The picture on a VCD takes up the full screen on a regular TV (unless you royally screwed up when encoding it).
The quality of the picture is widely variable, depending on your source, quality of components, which encoder you’re using, and which settings you’re using in that encoder. At best, you’ll have to try really hard to distinguish between a VCD and a VHS tape. At worst, it’ll be a blocky mess. If you don’t want to learn all the ins and outs of video encoding, download TMPGenc, load the VCD profile, and leave the rest of the settings alone. You should have an acceptable result.
Whatever you do, though, never ever use the encoder built in to the Nero CD burning program. It’s crap.
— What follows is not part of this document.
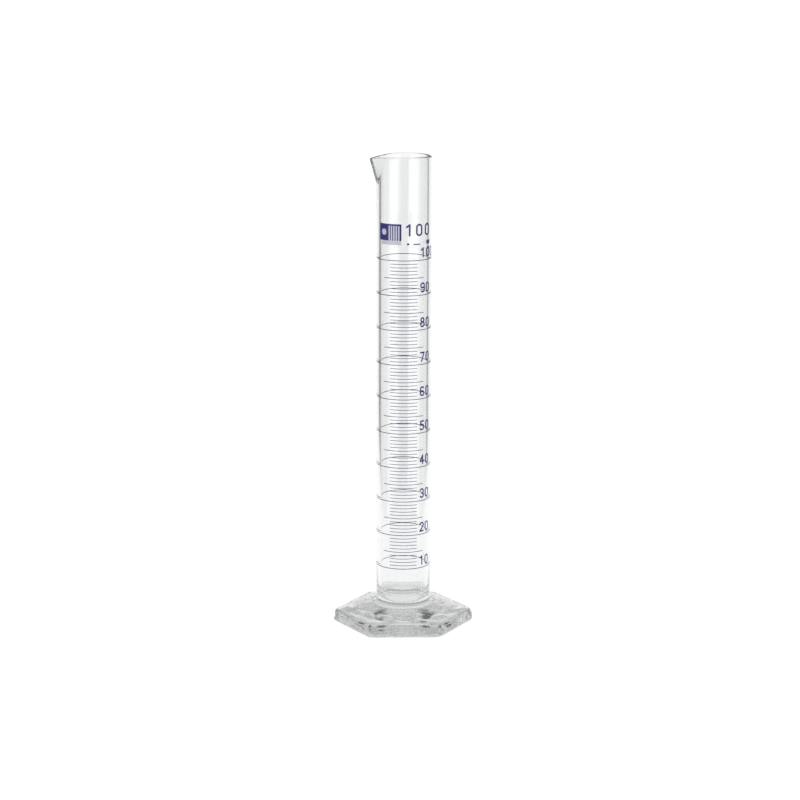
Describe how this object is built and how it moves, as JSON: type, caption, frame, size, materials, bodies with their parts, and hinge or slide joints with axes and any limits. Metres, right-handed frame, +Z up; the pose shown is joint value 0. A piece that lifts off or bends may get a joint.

A great burning program, but a terrible encoder.
" Whatever you do, though, never ever use the encoder built in to the Nero CD burning program. It’s crap. A great burning program, but a terrible encoder."
Works fine for me…
Nero Vision is their new software for capturing. Give it a try. Free, at nero.com if you own nero.
"The picture on a VCD takes up the full screen on a regular TV (unless you royally screwed up when encoding it). "
Sometimes “royally screwed up” looks better. You never know until you give it a shot.
As it turns out, a friend whom I described our situation to has offered to loan us his DVD recorder long enough for a trial run (and maybe long enough to make an initial copy of the VHS/8MM tapes).
What I meant was not that it didn’t work, but that the quality is shit, compared to every other encoder and it takes a hell of a lot longer to encode. Go to pretty much any video encoding forum on the web, tell them you use Nero to encode, and watch them laugh so hard that they forgot what your question was.
Are you serious? Most videos are made for a screen with an aspect ratio the size of a TV. If you squash all the video into the center of the screen, Uncle Jim’s face is going to look a helluva lot wider than it does in real life.
Yeah, I don’t mean widescreen–which might do what you say & that happened to me once. I think I did it at half dvd resolution once & it looked pretty decent.